## EXERCISE PROMPT
Extract each line bearing the word "scene".
_ _ _ _ _ _ _
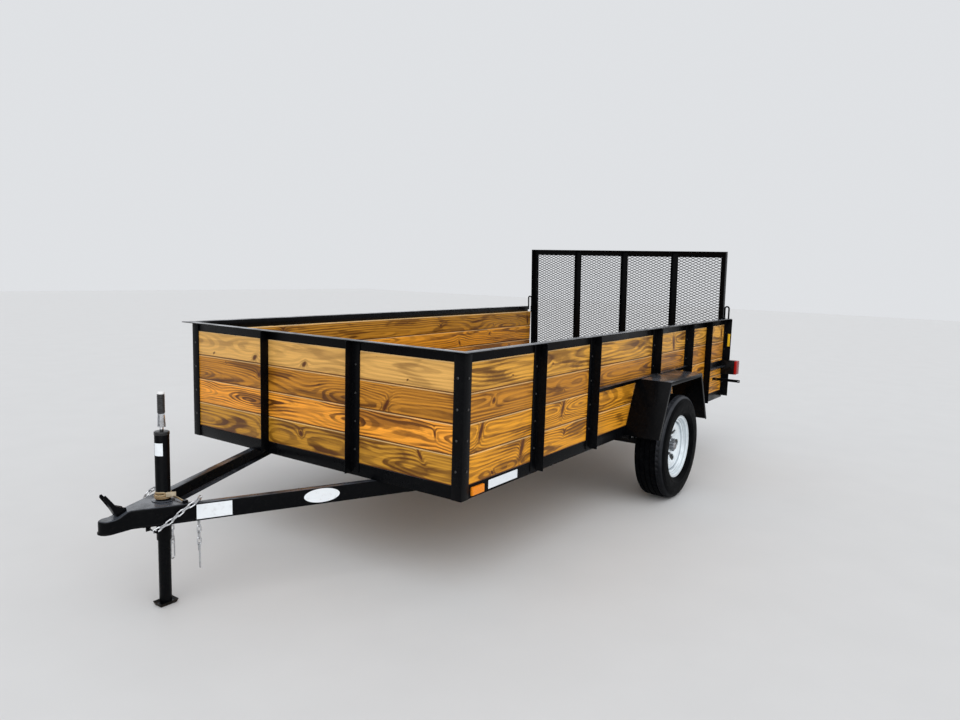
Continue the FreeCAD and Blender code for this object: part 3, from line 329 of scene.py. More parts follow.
connector = block("lead_connector", (-0.0045, 0.0, -0.0080), (0.0045, 0.040, 0.0105), 0.0016)
ribs, rib_pitch = [], 0.006
for i in range(4):
    shift = rib_pitch * i
    ribs.append(block("rib", (-0.0052, 0.006 + shift, -0.0088), (0.0052, 0.009 + shift, 0.0112), 0.0008))
joined("lead_connector", [connector] + ribs)
connector.data.transform(Matrix.Translation(plug_middle + 0.010 * plug_ahead)
                         @ Matrix.Rotation(coil_to, 4, "Z"))
smooth(connector)
moulding, place = new_finish("moulding")
stain = place.noise(90, 4)
drive(moulding, base_color=stain.between(0.3, 0.8).mix(rgb(0.50, 0.42, 0.30), rgb(0.30, 0.24, 0.16)),
      roughness=stain * 0.3 + 0.35)
wear(connector, moulding)
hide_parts("lead_plug")


def copied(name, piece):
    """A copy of a piece with its own mesh."""
    copy = bpy.data.objects.new(name, piece.data.copy())
    bpy.context.scene.collection.objects.link(copy)
    return copy


def eased(nodes, width, segments=2, angle=38):
    """Closed copies of CAD nodes with rounded edges. Each stands for its node, on the same body."""
    for node in nodes:
        source = frame["nodes"][node]
        piece = copied(node + "_eased", source)
        alone(piece)
        bpy.ops.mesh.customdata_custom_splitnormals_clear()
        bpy.ops.object.mode_set(mode="EDIT")
        bpy.ops.mesh.select_all(action="SELECT")
        bpy.ops.mesh.remove_doubles(threshold=0.00002)
        bpy.ops.mesh.dissolve_limited(angle_limit=radians(0.5))
        bpy.ops.object.mode_set(mode="OBJECT")
        if width:
            modify(piece, "BEVEL", width=width, segments=segments, limit_method="ANGLE",
                   angle_limit=radians(angle))
        smooth(piece, angle)
        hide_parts(node)
        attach(piece, source["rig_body"])
        dressed[node] = piece


def finish_with(material, nodes):
    """Puts a material on nodes, or on the pieces that stand for them."""
    for node in nodes:
        piece = dressed.get(node, frame["nodes"][node])
        piece.data.materials.clear()
        piece.data.materials.append(material)


def coated(name, colour, faded, roughness, wet):
    """Sprayed or baked paint: orange peel, dull patches, and a film of rain on what faces up, glossier there
    and lightened by a painted sky reflection.
    """
    material, place = new_finish(name, specular_ior_level=0.06, coat_roughness=0.22)
    film = place.noise(7, 5, Roughness=0.6).between(0.42, 0.6)
    dust = place.noise(55, 6, Roughness=0.7).between(0.5, 0.8)
    facing_up = place.other("Normal")
    facing_up = facing_up.add("SeparateXYZ", {}, {0: facing_up}, "Z").between(0.6, 0.95)
    # What faces up, in the rain film's patches, is lightened to a bluish grey: a painted reflection of the
    # sky.
    painted_sky_share = facing_up * (film * 0.6 + 0.25)
    paint = dust.mix(rgb(*colour), rgb(*faded))
    drive(material, base_color=painted_sky_share.mix(paint, rgb(0.085, 0.095, 0.115)),
          roughness=roughness - film * wet + dust * 0.12, coat_weight=facing_up * (film * 0.5 + 0.5),
          normal=(place.noise(380, 2) + place.noise(60, 2) * 1.5).bump(0.0004, 0.35))
    return material


dressed = {}
powder_coat = coated("powder_coat", (0.0016, 0.0018, 0.0024), (0.0050, 0.0051, 0.0055), 0.34, 0.14)
eased(("main_frame", "crossmembers"), 0.0018)
finish_with(powder_coat, ("main_frame", "crossmembers"))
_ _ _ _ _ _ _
## ANSWER TO THIS EXERCISE
Continue the FreeCAD and Blender code for this object: part 3, from line 329 of scene.py. More parts follow.
    bpy.context.scene.collection.objects.link(copy)